Nor, sadly, is Biden alone in wanting to avoid a fight. Last Wednesday, South Carolina Representative Jim Clyburn—who ranks third in the House Democratic leadership and is arguably the key figure who helped Biden secure the Democratic presidential primary in 2020—went to Texas to support his anti-choice colleague Henry Cuellar, who is fending off a primary challenge from progressive pro-choice candidate Jessica Cisneros. Speaking to reporters, Clyburn downplayed the importance of abortion, saying, “Does this issue carry more weight than voting [rights]? I don’t think so. I think restoring the Voting Rights Act is a much weightier issue than this.” What makes this absurd claim even more galling is that Democrats haven’t been able to pass any law shoring up the Voting Rights Act.

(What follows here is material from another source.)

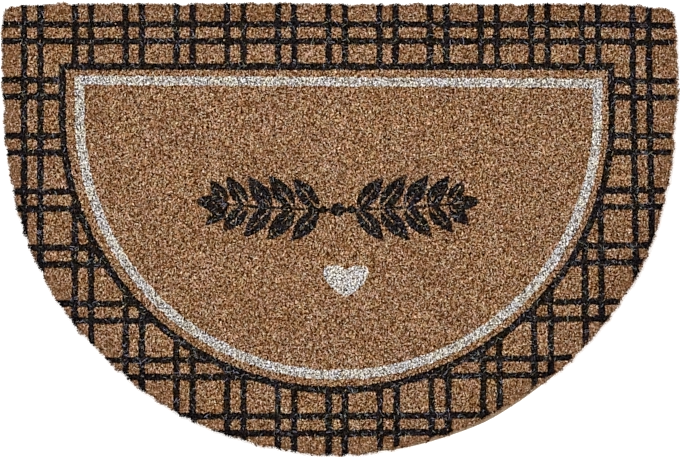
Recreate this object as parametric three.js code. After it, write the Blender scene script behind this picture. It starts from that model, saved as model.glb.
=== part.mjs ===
// Half-round coir doormat, lying flat: upright coir bristles standing in a thin vinyl sheet.
//
// Millimetres, +Z up. The underside lies on z = 0 and the origin is under the middle of the mat's box.
// +Y is towards the long straight edge, the one that goes against the door, and +X is to its right.

import * as THREE from 'three';
import { mergeVertices } from 'three/addons/utils/BufferGeometryUtils.js';

// Driving sizes of the whole mat, 600 mm wide over its sides
const THICKNESS = 15;
const ARC_RADIUS = 297.7; // of the round front edge, a half circle
const BAND = 103; // from the half circle's centre back to the straight edge

// The vinyl sheet
const BASE_THICKNESS = 2.2;
const BASE_INSET = 1.1; // how far the sheet's edge stays inside the splayed bristles
const SEAT_GAP = 0.3; // between the sheet and the solid that stands for the bristles

// The outline behind the half circle, from the straight edge to the half circle's end on the left, and
// on from its other end on the right. Each row is a curve's handle, where it has one, and its end.
// The straight edge falls off towards both corners, more so on the right, and the sides bulge a little.
const LEFT_BACK = [
  { to: [-262, 103] },
  { by: [-275, 102], to: [-288, 101.5] },
  { by: [-299, 101.3], to: [-300.2, 90] },
  { by: [-301.2, 40], to: [-297.7, 0] },
];
const RIGHT_BACK = [
  { by: [301, 30], to: [299.4, 56] },
  { by: [298.2, 72], to: [296.6, 88] },
  { by: [295.4, 100.2], to: [285, 100.1] },
  { by: [266, 99.9], to: [256, 102.3] },
  { to: [212, 103] },
];

// Pitch of the points of each loop
const RIM_PITCH = 3.9;
const CUT_PITCH = 8;
const TOP_PITCH = 13;

// Stretches where the cut wandered from the half circle. at is the middle of the stretch in degrees
// round it, from the left side over the front to the right side. half is half its length in degrees.
const WANDERS = [
  { at: 12, half: 10, out: -0.7 },
  { at: 25, half: 8, out: 0.3 },
  { at: 46, half: 9, out: -1.1 },
  { at: 57, half: 9, out: -0.2 },
  { at: 75, half: 11, out: -0.8 },
  { at: 94, half: 9, out: -0.6 },
  { at: 108, half: 10, out: -0.9 },
  { at: 125, half: 12, out: -1.5 },
  { at: 138, half: 9, out: -1.7 },
  { at: 146, half: 6, out: -0.8 },
  { at: 154, half: 8, out: 0.5 },
  { at: 168, half: 9, out: -1.3 },
  { at: 178, half: 7, out: -0.9 },
];

// The stretch at the front right where the pile is drawn in and bares the edge of the sheet
const BARED = { at: 118, half: 15, in: 3.0 };

// Tufts that stand in and out along the rim: how many go round it, and how far they stand out
const RIM_TUFTS = [
  { round: 44, out: 0.33 },
  { round: 70, out: 0.3 },
  { round: 104, out: 0.46 },
  { round: 151, out: 0.27 },
  { round: 209, out: 0.3 },
];

// The pile's edge in section, from the sheet up. z is a share of the pile's height.
const EDGE_SECTION = [
  { name: 'root', inset: 0.9, z: 0 },
  { name: 'belly', inset: 0, z: 0.55 },
  { name: 'shoulder', inset: 0.7, z: 0.86 },
];
const CROWN_INSET = 3.4; // where the round shoulder meets the brushed top

// Slow swells of the brushed top: the pitch of each along X and along Y, and its height
const SWELLS = [
  { alongX: 61, alongY: 83, high: 0.16 },
  { alongX: -37, alongY: 44, high: 0.14 },
  { alongX: 26, alongY: 31, high: 0.12 },
];

const TURN = 2 * Math.PI;
const MIDDLE = new THREE.Vector2(0, (BAND - ARC_RADIUS) / 2);

// The outline as a path, counter-clockwise from the middle of the straight edge.
// The half circle's centre is at y = 0 here. inset makes the outline smaller all round.
function outlinePath(inset) {
  const path = new THREE.Path();
  const inward = ([x, y]) => [x - Math.sign(x) * inset, y * (1 - inset / BAND)];
  const follow = ({ by, to }) => {
    if (by) path.quadraticCurveTo(...inward(by), ...inward(to));
    else path.lineTo(...inward(to));
  };
  path.moveTo(0, BAND - inset);
  LEFT_BACK.forEach(follow);
  path.absarc(0, 0, ARC_RADIUS - inset, Math.PI, TURN, false);
  RIGHT_BACK.forEach(follow);
  path.closePath();
  return path;
}

// A smooth bump along the half circle: 1 at the middle of a row's stretch, 0 at its ends and beyond
function bump(point, row) {
  const turned = 270 + THREE.MathUtils.radToDeg(Math.atan2(point.y, point.x));
  const degrees = THREE.MathUtils.euclideanModulo(turned, 360) - 90;
  const off = Math.abs(degrees - row.at) / row.half;
  return off < 1 ? 0.5 + 0.5 * Math.cos(Math.PI * off) : 0;
}

// How far the die's cut wanders out at a point of the outline
function cutReach(point) {
  return WANDERS.reduce((sum, row) => sum + row.out * bump(point, row), 0);
}

// How far the bristles reach at a point that lies at the share u of the way round the rim
function pileReach(point, u) {
  const tufts = RIM_TUFTS.reduce((sum, row, k) => sum + row.out * Math.sin(TURN * row.round * u + k), 0);
  return cutReach(point) + tufts - BARED.in * bump(point, BARED);
}

// One loop of points at a share of the way between the middle of the mat and the outline.
// reach moves each point out along the outline's own normal.
function loop({ inset, reach, count, share = 1 }) {
  const path = outlinePath(inset);
  const points = [];
  for (let k = 0; k < count; k += 1) {
    const u = k / count;
    const point = path.getPointAt(u);
    const tangent = path.getTangentAt(u);
    const out = reach(point, u);
    point.add(new THREE.Vector2(tangent.y, -tangent.x).multiplyScalar(out));
    points.push(point.sub(MIDDLE).multiplyScalar(share));
  }
  return points;
}

// How many points a pitch apart go round the outline
function countAt(pitch, share = 1) {
  return Math.round((outlinePath(0).getLength() * share) / pitch);
}

// Height of the brushed top over a point. No swell rises above the mat's thickness.
function topHeight(point) {
  return SWELLS.reduce((height, row) => {
    const phase = TURN * (point.x / row.alongX + point.y / row.alongY);
    return height + row.high * (Math.sin(phase) - 1);
  }, THICKNESS);
}

// Collects the triangles of a closed skin. Loops are counter-clockwise seen from above.
class Skin {
  constructor() {
    this.places = [];
  }

  face(a, b, c) {
    this.places.push(...a, ...b, ...c);
  }

  // The band between two loops, whose points are counted evenly from the same start.
  // Each step moves on along whichever loop is behind, so the triangles stay even.
  band(outer, inner) {
    let i = 0;
    let j = 0;
    while (i < outer.length || j < inner.length) {
      const here = outer[i % outer.length];
      const there = inner[j % inner.length];
      if ((i + 1) * inner.length <= (j + 1) * outer.length) {
        i += 1;
        this.face(here, outer[i % outer.length], there);
      } else {
        j += 1;
        this.face(here, inner[j % inner.length], there);
      }
    }
  }

  // The fan that closes a small loop over its middle
  fan(ring, tip) {
    ring.forEach((place, k) => this.face(place, ring[(k + 1) % ring.length], tip));
  }

  // The flat area inside a loop, facing up or down
  plate(ring, up) {
    const flat = ring.map(([x, y]) => new THREE.Vector2(x, y));
    for (const [a, b, c] of THREE.ShapeUtils.triangulateShape(flat, [])) {
      if (up) this.face(ring[a], ring[b], ring[c]);
      else this.face(ring[a], ring[c], ring[b]);
    }
  }

  geometry() {
    const loose = new THREE.BufferGeometry();
    loose.setAttribute('position', new THREE.Float32BufferAttribute(this.places, 3));
    const whole = mergeVertices(loose, 1e-4);
    whole.computeVertexNormals();
    return whole;
  }
}

// The pile: its edge section carried round the rim, then ever smaller loops across the brushed top
function coirPile() {
  const floor = BASE_THICKNESS + SEAT_GAP;
  const tall = THICKNESS - floor;
  const count = countAt(RIM_PITCH);
  const onTop = (point) => [point.x, point.y, topHeight(point)];
  const rings = EDGE_SECTION.map(({ inset, z }) => {
    const points = loop({ inset, reach: pileReach, count });
    return points.map((point) => [point.x, point.y, floor + tall * z]);
  });
  rings.push(loop({ inset: CROWN_INSET, reach: pileReach, count }).map(onTop));

  const steps = Math.round((BAND + ARC_RADIUS) / 2 / TOP_PITCH);
  for (let k = steps - 1; k > 0; k -= 1) {
    const share = k / steps;
    const around = { inset: CROWN_INSET, reach: cutReach, count: countAt(TOP_PITCH, share), share };
    rings.push(loop(around).map(onTop));
  }

  const skin = new Skin();
  skin.plate(rings[0], false);
  for (let k = 1; k < rings.length; k += 1) skin.band(rings[k - 1], rings[k]);
  skin.fan(rings.at(-1), onTop(new THREE.Vector2(0, 0)));
  return skin.geometry();
}

// The vinyl sheet: a flat plate with a plain cut edge
function vinylBase() {
  const cut = loop({ inset: BASE_INSET, reach: cutReach, count: countAt(CUT_PITCH) });
  const low = cut.map((point) => [point.x, point.y, 0]);
  const high = cut.map((point) => [point.x, point.y, BASE_THICKNESS]);
  const skin = new Skin();
  skin.band(low, high);
  skin.plate(high, true);
  skin.plate(low, false);
  return skin.geometry();
}

const coir = new THREE.MeshStandardMaterial({ color: 0x906d50, roughness: 0.95, metalness: 0 });
const vinyl = new THREE.MeshStandardMaterial({ color: 0xa98a66, roughness: 0.6, metalness: 0 });

const mat = new THREE.Group();

const pile = new THREE.Mesh(coirPile(), coir);
pile.name = 'coir_pile';
mat.add(pile);

const base = new THREE.Mesh(vinylBase(), vinyl);
base.name = 'vinyl_base';
mat.add(base);

// The origin goes under the middle of the box
const middle = new THREE.Box3().setFromObject(mat).getCenter(new THREE.Vector3());
mat.position.set(-middle.x, -middle.y, 0);

export default mat;
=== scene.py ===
"""Blender scene of a half-round coir doormat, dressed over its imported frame.

The real mat is a thin vinyl sheet with upright coir bristles set in it. The bristles are brushed and
trimmed level, so from above they are a close crowd of short fibre ends lying every way, over a dark bed.
A dark window check, a half-moon frame line, a leaf garland, a pale frame and a pale heart are printed on
the fibres.

Everything is in metres in the frame's own place: +Z is up and +Y is towards the straight edge. The mat's
lengths are written with MM, or else are plain millimetres that MM turns into metres where they are used.
"""

from __future__ import annotations

import logging
import math
from dataclasses import dataclass, replace
from enum import Enum

import bpy
import numpy as np
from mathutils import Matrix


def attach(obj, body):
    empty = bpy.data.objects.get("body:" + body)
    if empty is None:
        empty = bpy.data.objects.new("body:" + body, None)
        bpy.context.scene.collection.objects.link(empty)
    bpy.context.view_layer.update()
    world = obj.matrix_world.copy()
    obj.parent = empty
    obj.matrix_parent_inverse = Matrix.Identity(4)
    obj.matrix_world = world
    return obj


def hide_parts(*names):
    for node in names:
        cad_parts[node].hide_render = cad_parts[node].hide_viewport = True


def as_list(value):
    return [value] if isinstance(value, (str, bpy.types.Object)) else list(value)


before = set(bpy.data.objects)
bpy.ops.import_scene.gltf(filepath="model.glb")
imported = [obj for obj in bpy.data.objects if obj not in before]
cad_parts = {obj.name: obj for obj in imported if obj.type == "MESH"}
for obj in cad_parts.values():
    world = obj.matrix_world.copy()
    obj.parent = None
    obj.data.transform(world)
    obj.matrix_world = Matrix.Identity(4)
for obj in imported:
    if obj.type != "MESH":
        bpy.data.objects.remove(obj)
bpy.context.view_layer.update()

MM = 0.001
TURN = 2 * math.pi
WELL_INSIDE = 50 * MM
NEAR_BACK = (150 * MM, 185 * MM)
FAR_OFF_INK = 9.0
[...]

To be sure, not all Democrats are so hopelessly defeatist as Biden and Clyburn. House speaker Nancy Pelosi, Senators Elizabeth Warren and Kirsten Gillibrand and Representative Alexandria Ocasio-Cortez all made strong statements that spoke to the urgency of the moment. (Pelosi’s words were weakened by the fact she joined Jim Clyburn in supporting Henry Cuellar).

Ocasio-Cortez’s words in particular are worth attending to: “People elected Democrats precisely so we could lead in perilous moments like these—to codify Roe, hold corruption accountable and have a president who uses his legal authority to break through congressional gridlock on items from student debt to climate. It’s high time we do it.”

This taunt is aimed directly at Joe Biden. It remains to be seen if he can be roused out of his slumber. If not, the party faces some stark choices in the months ahead.